To answer the ever so mild criticisms made against the Government, Peter Mandelson, its (former) Spin Doctor-General, was there to give the TUC a warning that it must come even further into line. Modernisation was the key theme of his speech. The TUC was told that if it wanted to influence the Government it would have to embrace all aspects of its policies. Flexibility and adaptability was needed! They must lead in looking at what the bosses need to implement, rather than following behind and picking up the pieces.
«Congress, the choice is yours. Opposition or legitimate influence».
All the trade union leaders. interviewed were impressed and not unsympathetic. After all, they know which side their bread is buttered. It is easy to talk, make a few speeches which sound is if they care about the fate of the workers, but in the end they know that cushy jobs on Government bodies beckon, and for those with the most distinguished service to the ruling class, knighthoods and a place in the House of Lords.
The events at Blackpool have not been a surprise, being par for the course. The TUC continues to be a bastion of the ruling class: it was more than a hundred years ago, and it is now - thus it was, thus it shall be. The bitter hatred of Marx and Engels, and even earlier socialists, to that special type of rogue, the bourgeoisified trade union leader, is once again shows to be justified.
Whatever will arise to displace this band of rogues, one thing is clear, it will not appear in any shape or form like the existing TUC or its affiliated trade unions. That is one reason why we do not call for its «reform», even if that were possible. The existing unions are in reality merely a mirror image of the way the bosses organise, with its divisions by industry, trade, etc.

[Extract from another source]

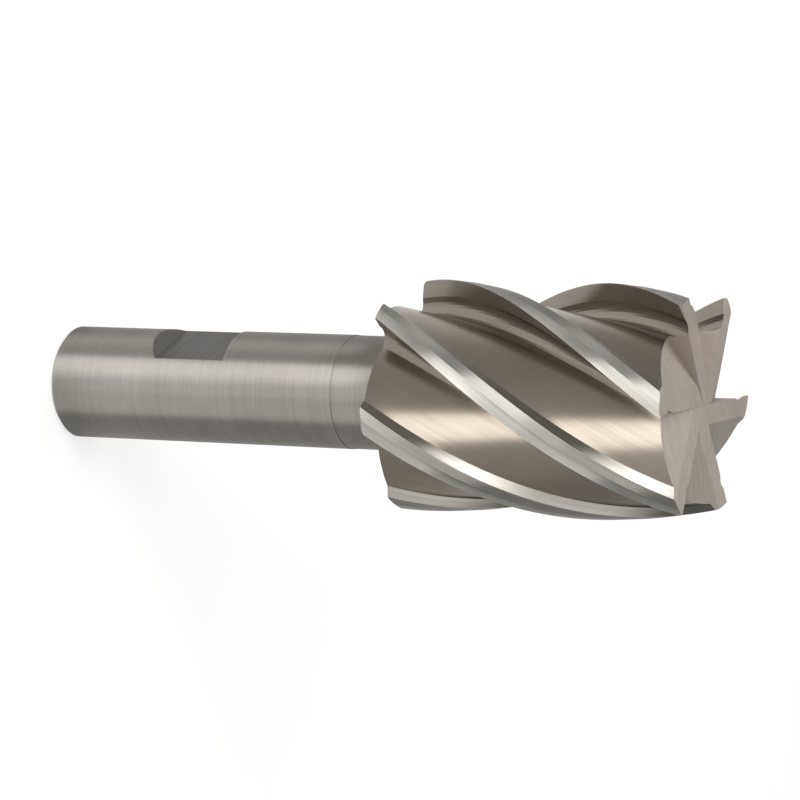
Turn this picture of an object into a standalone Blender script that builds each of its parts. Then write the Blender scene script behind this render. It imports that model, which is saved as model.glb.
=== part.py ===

What is needed is an alternative that reflects. the organising needs of the masses of workers, both where they work and where they live, uniting the young and old with those in work, drawing in the displaced, the unemployed, the homeless, and so on. It is a different approach, reflecting different class needs, and class aspirations. Such class needs are a million light years removed from what was going on at the TUC in Blackpool. Those class needs are truly human, and can only be achieved by communism; a society yet to be born.